Lockheed Martin Corp (LMT.N), which has returned more than half of its free cash flow to shareholders in recent years, is trying to strike the right balance between returning cash and doing acquisitions, Chief Executive Robert Stevens said.
“Our board meeting is coming up later this month and at that board meeting, I will review the capital structure with the board and we’ll talk about the varying merits of the repurchase program and the dividend program,” Stevens said.
While defense giants are staring at spending cuts, commercial aerospace is enjoying a relentless boom driven by the replacement of old fleets and wealth in emerging markets.

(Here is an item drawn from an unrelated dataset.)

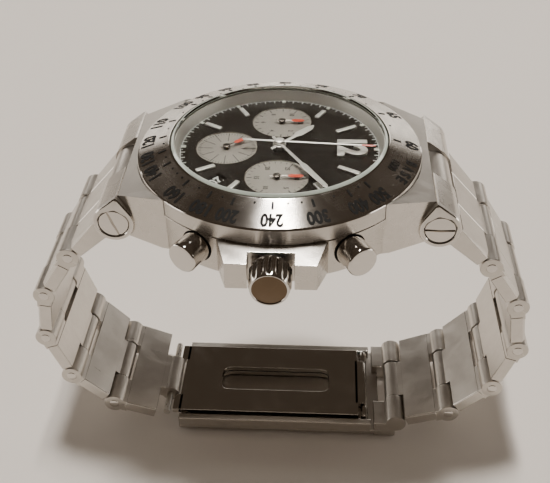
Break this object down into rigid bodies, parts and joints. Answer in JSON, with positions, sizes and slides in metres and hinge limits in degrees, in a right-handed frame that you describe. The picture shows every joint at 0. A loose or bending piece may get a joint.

“If you look at the backlogs combined with a lot of the new aircraft that are entering production, it’s tough to see anything short of a horrible external event that’s going to change a lot of the growth rates over the next two, three, four years,” Palmer said.
While that strengthens the balance sheets of the top players like cash-rich EADS EAD.PA, parent of the world’s largest jetliner maker Airbus, it could result in a shakeout among smaller suppliers as they try to keep up with rising rates.
Airbus and Boeing (BA.N) are talking to suppliers about extending their plans to raise output of workhorse narrowbody planes from already-record projected rates of 42 a month.
While the underlying reasons for growth are unlikely to go away, any economic surprises cold result in the pace of production increases slowing down, Starkins said.
France’s Latecoere (LAEP.PA), which supplies doors to both major airframe manufacturers, has already put itself up for sale and more are seen scouting around for buyers.
“There are smaller companies that realize the coming wave of production and they don’t have the capital to support that,” said Palmer.